The Irish will be banking on further growth from Klenke as they prepare to take the field this summer with one of the youngest squads in the ACC. Norman and his staff will welcome an incoming freshman class that exceeds prior team norms in both size and talent.

A group of 13 freshmen will arrive in South Bend next month, all part of a potentially game-changing class that TopDrawerSoccer ranked fourth nationally. Six of those players have experience to some degree with youth national team camps. With a number of starting spots open for the taking, Norman has high hopes that the class will be able to make an immediate impact.

“There’s a good amount that will be able to help us right away,” Norman said. “This class is a class we’ve worked on very hard for the last couple of years … I think there’s about another seven or eight players inside that class that have a chance to be starters from day one.

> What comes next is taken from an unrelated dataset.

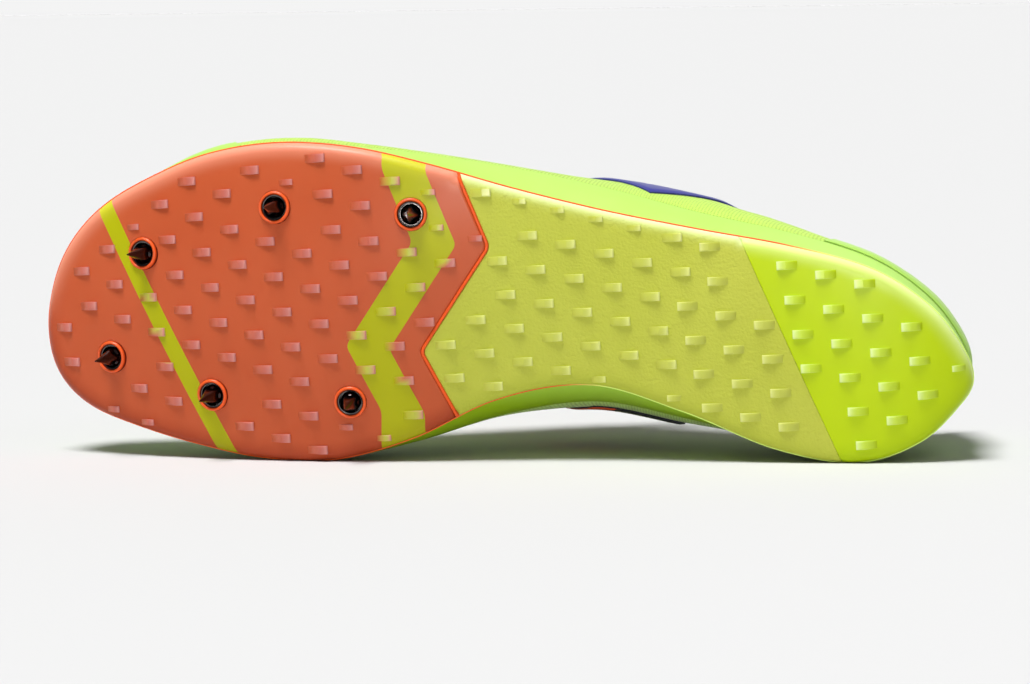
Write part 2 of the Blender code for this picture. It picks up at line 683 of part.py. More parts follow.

It’s a group that we’re excited about.”

Notre Dame women’s soccer is a program backed by a national championship pedigree. Just two schools have more titles than the Irish, who last reached the collegiate summit in 2010. Norman’s squad has had a taste of what it feels like to compete on the game’s biggest stages, and it’s confident an experience-building 2023 has only made its core stronger as it chases another banner.

“We have a belief in our team now that we really can win a national championship,” said Norman. “When I took over, especially the first few years, we didn’t really even talk about that. We kind of talked more about, ‘Hey, what’s the next step we can take? We’re a top-30 team, can we be a top-25 team? Then can we be a top-20 team? Can we then be a top-10 team?’ … I think the last few years we’ve been able to put ourselves in that top-10 to 15 where we’re right in the mix.”